As Saleem and Shaheed return to Dacca, they once again
witness the Pakistani army's atrocities. Saleem enters a deserted
house that once belonged to a notary, while Shaheed stands outside
watching the soldiers. Shaheed looks up just in time to see a grenade
heading toward him. It explodes at his midsection, splitting him
in half. Shaheed points to a nearby mosque and asks Saleem to bring
him to the top of it. Once there, a trail of ants follows Shaheed's
blood and begins to devour him. The mosque's loudspeaker picks up
his screams, echoing them throughout the city.

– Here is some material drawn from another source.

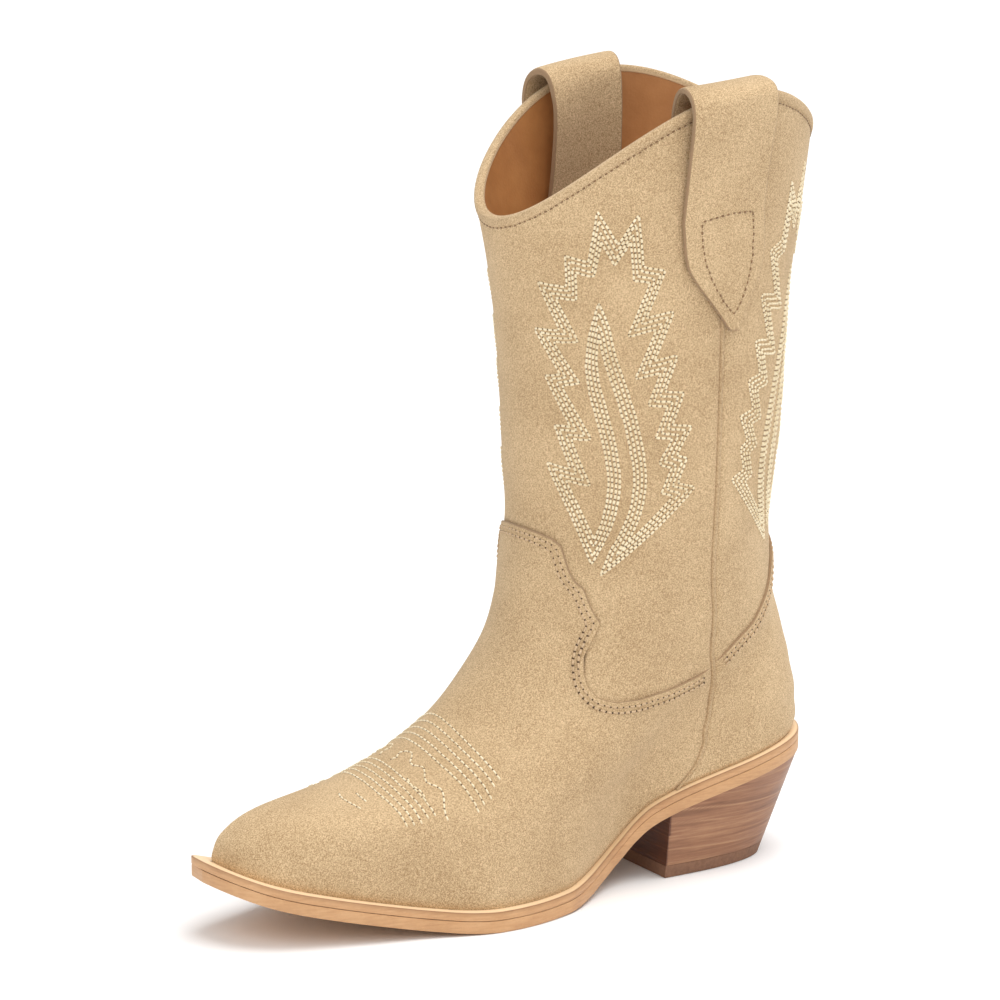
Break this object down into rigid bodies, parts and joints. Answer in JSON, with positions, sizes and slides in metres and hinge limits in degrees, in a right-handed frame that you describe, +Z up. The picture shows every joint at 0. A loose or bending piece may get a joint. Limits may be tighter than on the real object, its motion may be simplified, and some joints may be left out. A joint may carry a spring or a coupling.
{
  "type": "western boot",
  "caption": "Women's western boot for the left foot: pointed toe, embroidered suede shaft with a scalloped top, pull straps, welted sole and a stacked block heel.",
  "frame": {"origin": "on the floor, under the middle of the heel top lift's tread face", "axes": "+Z up, +X towards the toe, +Y towards the outer (left) side of this left boot"},
  "size_m": [0.2682, 0.1186, 0.3204],
  "materials": {
    "suede": "sand-coloured suede with a short, fine nap",
    "lining_leather": "smooth cognac lining leather with a soft sheen",
    "sole_leather": "waxed natural leather-board, satin edge",
    "stacked_heel": "stacked heel layers, brown with lighter streaks, satin",
    "top_lift_rubber": "matt dark brown rubber",
    "fibre_board": "matt fibre board",
    "cork": "granular cork mix",
    "steel": "plain steel"
  },
  "bodies": {
    "boot": {"vamp": "suede", "heel_foxing": "suede", "front_shaft_panel": "suede", "back_shaft_panel": "suede", "outer_side_piping": "suede", "inner_side_piping": "suede", "top_binding": "suede", "vamp_lining": "lining_leather", "heel_lining": "lining_leather", "front_shaft_lining": "lining_leather", "back_shaft_lining": "lining_leather", "toe_puff": "fibre_board", "heel_counter": "fibre_board", "outsole": "sole_leather", "welt": "sole_leather", "insole_board": "fibre_board", "sock_liner": "lining_leather", "cork_filler": "cork", "steel_shank": "steel", "heel_block": "stacked_heel", "heel_top_lift": "top_lift_rubber", "heel_screw": "steel", "heel_nail_back_outer": "steel", "heel_nail_back_inner": "steel", "heel_nail_front_outer": "steel", "heel_nail_front_inner": "steel"},
    "outer_strap": {"outer_pull_strap": "suede"},
    "inner_strap": {"inner_pull_strap": "suede"}
  },
  "joints": [
    {"name": "outer_strap_pull", "type": "slide", "parent": "boot", "child": "outer_strap", "axis": [0, 0.07, 0.9975], "range_m": [0, 0.005]},
    {"name": "inner_strap_pull", "type": "slide", "parent": "boot", "child": "inner_strap", "axis": [0, -0.07, 0.9975], "range_m": [0, 0.005]}
  ]
}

As the Indian army advances into the defeated city, a
troop of magicians precedes them. A snake charmer by the name of
Picture Singh travels with the troops, along with Parvati-the-witch,
one of the former midnight's children. Parvati sees Saleem and shouts
out his name, restoring his lost identity to him and reuniting him
with an old, lost friend. At the same time, Sam and Tiger reminisce
about their old days in the British Army, and Tiger denies rumors
of war crimes. Parvati offers to help Saleem escape from Pakistan
by magically transporting him in her basket. Saleem disappears into
the basket, and while inside he discovers a rage within him, an
anger at all he has seen and had done to him, everything that he
has blindly accepted.
Saleem says that the Widow has now drained the anger out
of him, but at that time, his anger was responsible for restoring
his ability to feel.
Summary: The Shadow of the Mosque
Twenty-six pickle-jars sit on a shelf, corresponding to
the twenty-six chapters of the novel thus far. Padma suggests, hopefully,
taking a Kashmiri vacation with Saleem.
By the time Saleem arrives in India and stumbles out of
the basket, Indira Gandhi's New Congress Party holds a two-thirds
majority in the National Assembly. Saleem becomes determined to
save the country. At the magician's ghetto, which lies in the shadow
of a mosque, an old woman named Resham Bibi tells Saleem to leave before
he destroys everything. However, Picture Singh, as the head of the
magician's ghetto, declares Saleem his personal guest.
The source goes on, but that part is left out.